As the UNHCR report notes, she said, Pakistan remains the world’s second largest refugee-hosting country. “I would add that in terms of the protracted presence of refugees, it is still the world’s top refugee-hosting country.”

At a U.N. panel discussion on “the plight of refugees and migrants” last week, she said: “We never tried to turn any back, nor did we erect barriers or walls but embraced them as part of our humanitarian duty.”

As hundreds and thousands of refugees continue to flee to Europe, some of the European countries have tried either to limit the number or bar them completely.

Peter Sutherland, a U.N. special representative for international migration, is quoted as saying the attempt to bar migrants and refugees, mostly from Syria, Libya, Eritrea, Somalia, Sudan and Afghanistan, is “a xenophobic response to the issue of free movement.”

The humanitarian crisis has spilled over into Europe, mostly Germany, with about 175,000 claims by asylum seekers, compared with 25,000 claims in the UK last year.

According to the United Nations, the 28-member European Union (EU) received 570,800 claims from asylum seekers in 2014, an increase of nearly 44 percent over 2013.

The crisis point, according to the New York Times, is one of Britain’s main traffic-clogged highways where migrants make their way through the Channel Tunnel from the French port city of Calais.

“The British are blaming the French, the French are blaming the British, and both are blaming the European Union for an incoherent policy toward the thousands of people, many of them fleeing political horrors at home, who are trying to find jobs and a better future for themselves and their families in Europe,” the Times said.

As his country vowed emergency steps to resolve the refugee crisis on the home front, Austrian Chancellor Werner Faymann said last week shelter for refugees was a human right the country was legally and morally obligated to provide.

Austria, with a population of about 8.5 million, has received over 28,000 asylum claims in the first half of this year, slightly more than the total for 2014.

In 2014, up to 3,072 migrants are believed to have died in the Mediterranean, compared with an estimate of 700 in 2013, according to the International Organisation for Migration (IOM).

Globally, IOM estimates that at least 4,077 migrants died in 2014, and at least 40,000 since the year 2000.

“The true number of fatalities is likely to be higher, as many deaths occur in remote regions of the world and are never recorded.

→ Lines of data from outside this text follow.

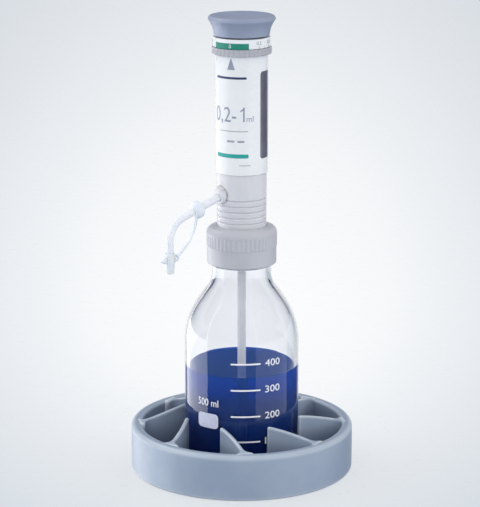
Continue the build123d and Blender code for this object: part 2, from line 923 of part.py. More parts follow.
def plunger_knob():
    """Flared grip with a dished top and a socket for the stem."""
    knob_top = knob_z + knob_height
    rim_z = knob_top - knob_rim_height
    dish_radius = knob_radius - knob_rim_width
    flare = ThreePointArc(
        (knob_foot_radius, knob_z),
        (knob_waist_radius, knob_z + knob_waist_height),
        (knob_radius, rim_z),
    )
    rim = ThreePointArc(
        (knob_radius, rim_z),
        (knob_radius - knob_rim_width / 4, knob_top - knob_rim_height / 4),
        (dish_radius, knob_top),
    )
    back = Polyline((dish_radius, knob_top), (0, knob_top), (0, knob_z), (knob_foot_radius, knob_z))
    grip = revolve(Plane.XZ * make_face([flare, rim, back]), Axis.Z)
    bowl = (dish_radius**2 + knob_dish_depth**2) / (2 * knob_dish_depth)
    dish = Pos(0, 0, knob_top - knob_dish_depth + bowl) * Sphere(bowl)
    hollow = tube(knob_foot_radius - knob_wall, stem_radius + knob_wall, knob_z, stem_top - knob_wall)
    return grip - dish - hollow - rod(stem_radius + seat_gap, knob_z, stem_top + seat_gap)


# Screw collar


def screw_collar():
    """Loose ring that screws onto the bottle and draws the valve block's flange down."""
    shoulder_z = block_z + flange_thickness + running_fit
    top = block_z + collar_top
    hole = block_foot_radius + free_gap
    rib_z = collar_z + collar_rib_foot
    rib_top = rib_z + collar_rib_height
    ring = turned(
        (collar_bore, collar_z),
        (collar_skirt_radius, collar_z, collar_foot_round),
        (collar_skirt_radius, rib_z),
        (collar_radius, rib_z),
        (collar_radius, top - collar_dome_drop, collar_shoulder_round),
        (hole, top),
        (hole, shoulder_z),
        (collar_bore, shoulder_z),
    )
    notch_reach = collar_radius + collar_notch_radius - collar_notch_depth
    notch = Pos(notch_reach, 0, 0) * rod(collar_notch_radius, rib_z, rib_top)
    return ring - around(collar_rib_count, notch)


pieces = {
    "bottle_stand": bottle_stand,
    "bottle": bottle,
    "reagent": reagent,
    "bottle_seal": bottle_seal,
    "valve_block": valve_block,
    "suction_valve_seat": suction_valve_seat,
    "suction_valve_ball": suction_valve_ball,
    "suction_tube": suction_tube,
    "discharge_valve_seat": discharge_valve_seat,
    "discharge_valve_ball": discharge_valve_ball,
    "discharge_valve_plug": discharge_valve_plug,
    "discharge_tube": discharge_tube,
    "tether_ring": tether_ring,
    "cap_tether": cap_tether,
    "spout_cap": spout_cap,
    "glass_cylinder": glass_cylinder,
    "cylinder_o_ring": cylinder_o_ring,
    "piston_seal": piston_seal,
    "cylinder_retainer": cylinder_retainer,
    "ceramic_piston": ceramic_piston,
    "piston_coupling": piston_coupling,
    "outer_sleeve": outer_sleeve,
    "sleeve_window": sleeve_window,
    "cam_bearing": cam_bearing,
    "lock_ring_spring": lock_ring_spring,
    "locking_ring": locking_ring,
    "volume_scale_ring": volume_scale_ring,
    "stop_cam": stop_cam,
    "cam_clip": cam_clip,
    "plunger_stem": plunger_stem,
    "stop_pin": stop_pin,
    "plunger_knob": plunger_knob,
    "screw_collar": screw_collar,
}

os.makedirs("parts", exist_ok=True)
for name, build in pieces.items():
    export_step(build(), f"parts/{name}.step")
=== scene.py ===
"""Bottle top dispenser on its reagent bottle and stand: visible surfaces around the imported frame.

Shape functions work in millimetres. An azimuth is an angle about +Z, counted from -Y, the side that
the scale is read from, towards +X, as in the part's own source.
"""

from math import cos, pi, radians, sin, tan

import bmesh
import bpy
import numpy as np
from bpy.props import FloatProperty, FloatVectorProperty, IntProperty, PointerProperty
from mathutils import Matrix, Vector


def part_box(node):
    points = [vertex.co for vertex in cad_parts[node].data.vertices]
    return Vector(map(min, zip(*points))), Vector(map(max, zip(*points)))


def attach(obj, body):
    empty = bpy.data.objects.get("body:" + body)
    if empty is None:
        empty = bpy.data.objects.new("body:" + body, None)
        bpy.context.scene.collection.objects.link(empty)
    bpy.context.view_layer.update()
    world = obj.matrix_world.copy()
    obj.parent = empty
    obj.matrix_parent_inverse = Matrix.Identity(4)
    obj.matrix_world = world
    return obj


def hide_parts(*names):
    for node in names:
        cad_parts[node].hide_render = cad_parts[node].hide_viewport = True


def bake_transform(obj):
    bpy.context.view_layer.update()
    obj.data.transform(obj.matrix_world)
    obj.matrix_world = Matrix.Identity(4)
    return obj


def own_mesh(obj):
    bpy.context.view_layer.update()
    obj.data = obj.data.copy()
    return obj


bl_info = {
    "name": "Bottle top dispenser",
    "version": (1, 0, 0),
    "blender": (4, 5, 0),
    "location": "View3D > Sidebar > Dispenser",
    "description": "Surfaces and finishes of a bottle top dispenser, its bottle and its stand",
    "category": "Object",
}

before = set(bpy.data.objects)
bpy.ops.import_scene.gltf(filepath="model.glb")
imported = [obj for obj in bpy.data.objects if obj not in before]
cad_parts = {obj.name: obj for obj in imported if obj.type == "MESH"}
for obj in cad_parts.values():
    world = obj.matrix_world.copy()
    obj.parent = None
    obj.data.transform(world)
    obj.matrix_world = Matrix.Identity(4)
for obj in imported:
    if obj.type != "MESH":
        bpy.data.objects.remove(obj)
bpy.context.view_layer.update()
MM = 0.001


def level(node, end):
    """Lowest (end 0) or highest (end 1) level of a CAD node, in millimetres."""
    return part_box(node)[end].z / MM


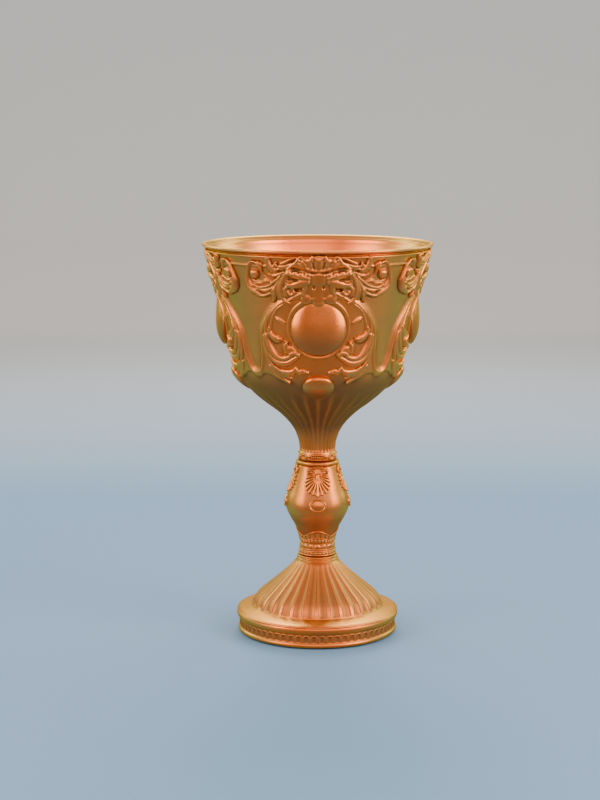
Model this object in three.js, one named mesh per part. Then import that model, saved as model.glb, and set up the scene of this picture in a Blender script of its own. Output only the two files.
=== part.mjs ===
// Cup trophy: a goblet-shaped presentation cup on a fluted trumpet foot.
//
// Every metal piece is threaded on one tie rod. The rod stands in the dished plate under the base, runs up
// through the foot, the knop and the collar, and is nutted in the hub of the bowl. A spun liner closes the
// bowl. The cartouches, bosses, leaves and medallions are thin castings that lie on the turned walls.
//
// Millimetres, +Z up, z = 0 under the felt pad, front = -Y.

import * as THREE from 'three';

// ---- driving dimensions ----------------------------------------------------------------------------------

const CUP_HEIGHT = 300;
const LIP_RADIUS = 87.4;
const BAND_RADIUS = 61.2;          // the arcaded band round the base
const SEAT_GAP = 0.3;              // between faces that touch
const CASTING_GAP = 0.6;           // under a casting that lies on a turned wall
const FOLDS = 4;                   // the ornament repeats at the front, right, back and left

const ROD_RADIUS = 4;              // M8
const ROD_BORE = 4.6;
const SPIGOT_RADIUS = 9;
const SPIGOT_LENGTH = 5;
const SOCKET_RADIUS = SPIGOT_RADIUS + SEAT_GAP;

const BOWL_FOOT_Z = 141.5;         // where the bowl sits on its collar
const HUB_TOP_Z = 160;             // solid hub at the bottom of the bowl shell
const SHELL_TOP_Z = 296.6;
const SHELL_WALL = 1.9;
const LINER_INSET = 2.4;           // outside of the liner, in from the outside of the shell
const LINER_WALL = 1.3;
const LINER_FLOOR_Z = 172.2;

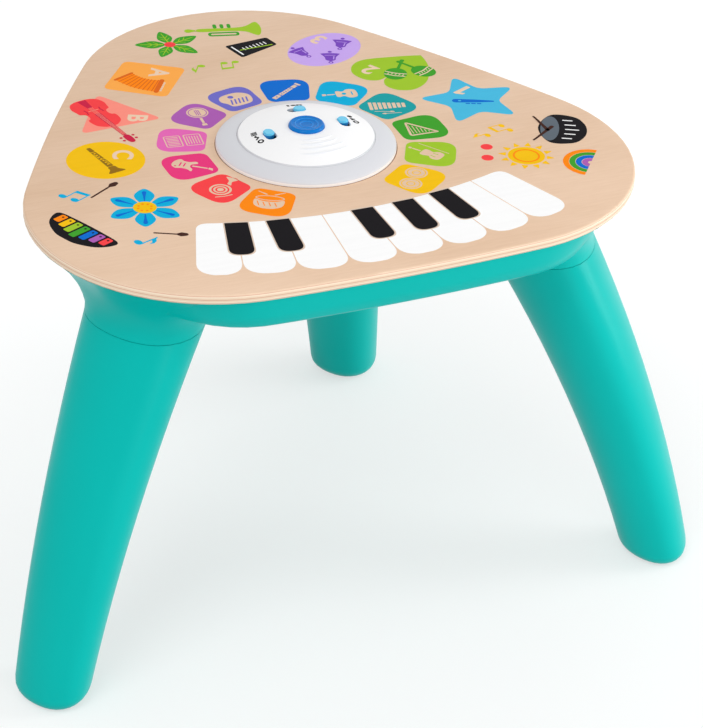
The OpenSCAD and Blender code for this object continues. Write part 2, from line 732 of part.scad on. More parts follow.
// Flat plate and conical spring tip at each end of each cell
module battery_contacts() {
    plate = 0.5;
    reach = (box_l - 2 * box_wall - cell_l) / 2;
    color(steel) at_bay() for (k = [0 : 2], s = [-1, 1]) translate([box_x, cell_y(k), 0]) {
        block([plate, cell_d - 2, cell_d - 2], [s * (box_l / 2 - box_wall - plate / 2), 0, bay_floor + 1.5]);
        translate([s * (box_l / 2 - box_wall - plate), 0, cell_z]) rotate([0, -90 * s, 0])
            cylinder(r1 = 4, r2 = 2.5, h = reach - plate, $fn = 32);
    }
}

// Outline of the battery door with its screw ear, grown by g
module door_shape(g, h) {
    rounded_block([box_l + 2 * door_lip + 2 * g, box_w + 2 * door_lip + 2 * g, h], 3.7 + g, [box_x, box_y, 0]);
    translate([ear_x, box_y, 0]) cylinder(d = ear_w + 2 * g, h = h, $fn = 48);
    block([ear_x - box_x, ear_w + 2 * g, h], [(ear_x + box_x) / 2, box_y, 0]);
}

module battery_door() {
    color([0.1, 0.62, 0.57]) at_bay() difference() {
        translate([0, 0, bay_z]) door_shape(0, door_t);
        for (k = [-3 : 3]) block([2, box_w - 20, 2], [box_x + k * 4, box_y, bay_z - 1.4]);
        translate([ear_x, box_y, bay_z - 1]) cylinder(r = door_screw_r + screw_gap, h = 4, $fn = 32);
    }
}

module door_screw() {
    color(steel) at_bay() translate([ear_x, box_y, bay_z]) screw(3, 1.8, door_screw_r, door_screw_l - 1, 3);
}

// ---- Loudspeaker over the grille ----
speaker_ear = 5;
ear_angles = [45, 165, 285];
ear_r = speaker_r + 2.5;
voice_r = 9;
magnet_seat_h = 9;

module at_speaker_ears() {
    translate([speaker_x, speaker_y, 0]) for (a = ear_angles) rotate(a) translate([ear_r + 1, 0, 0]) children();
}

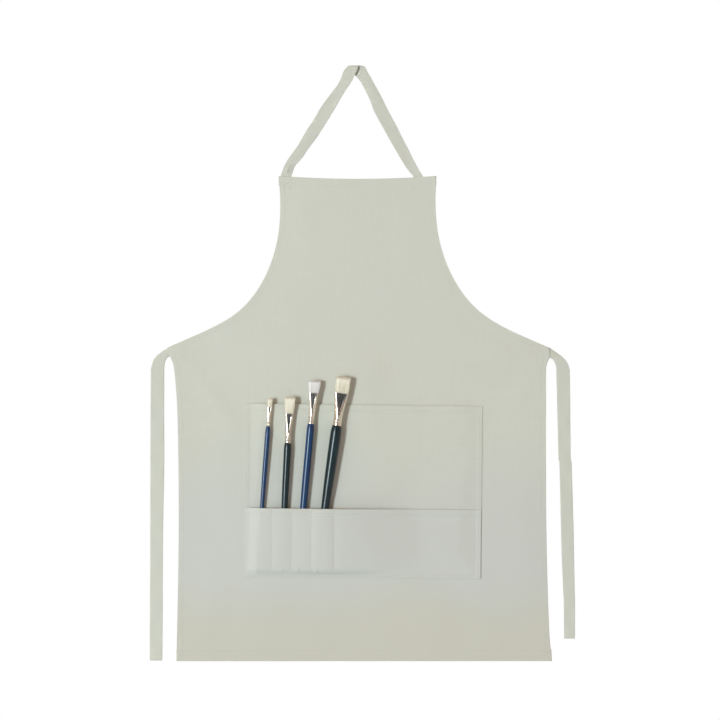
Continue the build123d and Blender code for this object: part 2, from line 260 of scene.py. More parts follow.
def add_object(name, data):
    obj = bpy.data.objects.new(name, data)
    bpy.context.scene.collection.objects.link(obj)
    return obj


def new_object(name, verts, faces, uv, sharp=()):
    """A smooth-shaded closed mesh; uv holds each vertex's place on the flat cloth, in metres."""
    mesh = bpy.data.meshes.new(name)
    mesh.from_pydata((np.asarray(verts) * MM).tolist(), [], [list(map(int, f)) for f in faces])
    mesh.polygons.foreach_set("use_smooth", np.ones(len(mesh.polygons), bool))
    loops = np.empty(len(mesh.loops), int)
    mesh.loops.foreach_get("vertex_index", loops)
    layer = mesh.uv_layers.new(name="cloth")
    layer.uv.foreach_set("vector", (np.asarray(uv)[loops]).astype(np.float32).ravel())
    if sharp:
        pairs = {frozenset(map(int, pair)) for pair in sharp}
        for edge in mesh.edges:
            edge.use_edge_sharp = frozenset(edge.vertices) in pairs
    mesh.validate()
    work = bmesh.new()
    work.from_mesh(mesh)
    bmesh.ops.recalc_face_normals(work, faces=work.faces)
    work.to_mesh(mesh)
    work.free()
    return add_object(name, mesh)


def finish(obj, slot, material=None):
    """Gives a piece its material and its slot, which have one name unless another material is named."""
    obj.data.materials.append(MATERIALS[material or slot])
    return obj


def grid_faces(rows, cols, first=0):
    i, j = np.meshgrid(np.arange(rows - 1), np.arange(cols - 1), indexing="ij")
    a = first + i * cols + j
    return np.stack([a, a + cols, a + cols + 1, a + 1], -1).reshape(-1, 4)


def surface_normals(grid):
    """Unit normals of a grid of places, facing the side from which its columns run left to right."""
    down = np.gradient(grid, axis=0)
    across = np.gradient(grid, axis=1)
    return unit(np.cross(across, down))


ROUND = 3  # extra rings round a sheet's edge


def sheet_mesh(name, mid, half, flat, slot="canvas", cut=None):
    """A closed sheet of cloth from its middle layer, with a rounded edge all round.

    mid has rows from top to bottom and columns from left to right, seen from the front. half is half its
    thickness. cut is a row, first or last, whose edge is left square."""
    rows, cols = mid.shape[:2]
    size = rows * cols
    normal = -surface_normals(mid)
    at = np.arange(size).reshape(rows, cols)
    loop = np.concatenate([at[0], at[1:, -1], at[-1, -2::-1], at[-2:0:-1, 0]])
    li, lj = np.divmod(loop, cols)
    ring, n = mid[li, lj], normal[li, lj]
    ahead = np.roll(ring, -1, axis=0) - ring
    behind = ring - np.roll(ring, 1, axis=0)
    out = unit(unit(np.cross(ahead, n)) + unit(np.cross(behind, n)))
    inside = mid[np.clip(li, 1, rows - 2), np.clip(lj, 1, cols - 2)]
    if np.mean(np.sum(out * (ring - inside), axis=1)) < 0:
        out = -out
    sharp = []
    if cut is not None:
        row = at[cut]
        out[np.isin(loop, row)] = 0
        for face in (row, size + row):
            sharp += zip(face, face[1:])
    verts = [(mid + normal * half).reshape(-1, 3), (mid - normal * half).reshape(-1, 3)]
    uv = [flat.reshape(-1, 2), flat.reshape(-1, 2)]
    circles = [loop]
    for step in range(ROUND):
        angle = math.pi * (step + 1) / (ROUND + 1)
        verts.append(ring + half * (math.cos(angle) * n + math.sin(angle) * out))
        uv.append(flat[li, lj])
        circles.append(2 * size + step * len(loop) + np.arange(len(loop)))
    circles.append(size + loop)
    faces = [grid_faces(rows, cols), grid_faces(rows, cols, size)[:, ::-1]]
    for a, b in zip(circles, circles[1:]):
        faces.append(np.stack([a, b, np.roll(b, -1), np.roll(a, -1)], -1)[:, ::-1])
    return finish(new_object(name, np.vstack(verts), np.vstack(faces), np.vstack(uv), sharp), slot)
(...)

Some experts have suggested that for every dead body discovered, there are at least two others that are never recovered,” said IOM.

Asked about lessons learnt, Ambassador Lodhi told IPS “even as the current challenges are unprecedented in scope and nature, they call for responses that are anchored in the values of compassion and empathy and living up to our collective humanitarian responsibility.”

She said these challenges also require a spirit of generosity and to never turn away from the needs of those who are so tragically displaced by circumstances of war, poverty or persecution.

“This spirit should shape our policies, inform our strategies, as well as empower the institutions of global governance and create conditions that can address the drivers and underlying reasons for such displacements,” she added.

At the panel discussion, Ambassador Lodhi pointed out that more than half of the world’s refugees today are children, a number that has risen steadily, up from 41 per cent in 2009, and the highest figure in over a decade.

This only magnifies the scale of the tragedy at hand, she added.

The recent and ongoing surge of forced displacement has been accompanied by the tragic loss of lives. Thousands of men, women and children have drowned in the Mediterranean.

And in East Asia, she said, thousands of Rohingya Muslims have been reported dead or missing as they made their journeys of escape from persecution, confinement and waves of deadly violence directed at them.

“How has the international community responded to all of this?” she said. “By, frankly, not doing enough and not acting decisively in the face of this humanitarian emergency. The international community – to its shame – has ignored massive human suffering in the past. We are reminded of Rwanda and Srebrenica, among other crises.”

And the current crisis of refugees could mark a new flag of shame, she declared.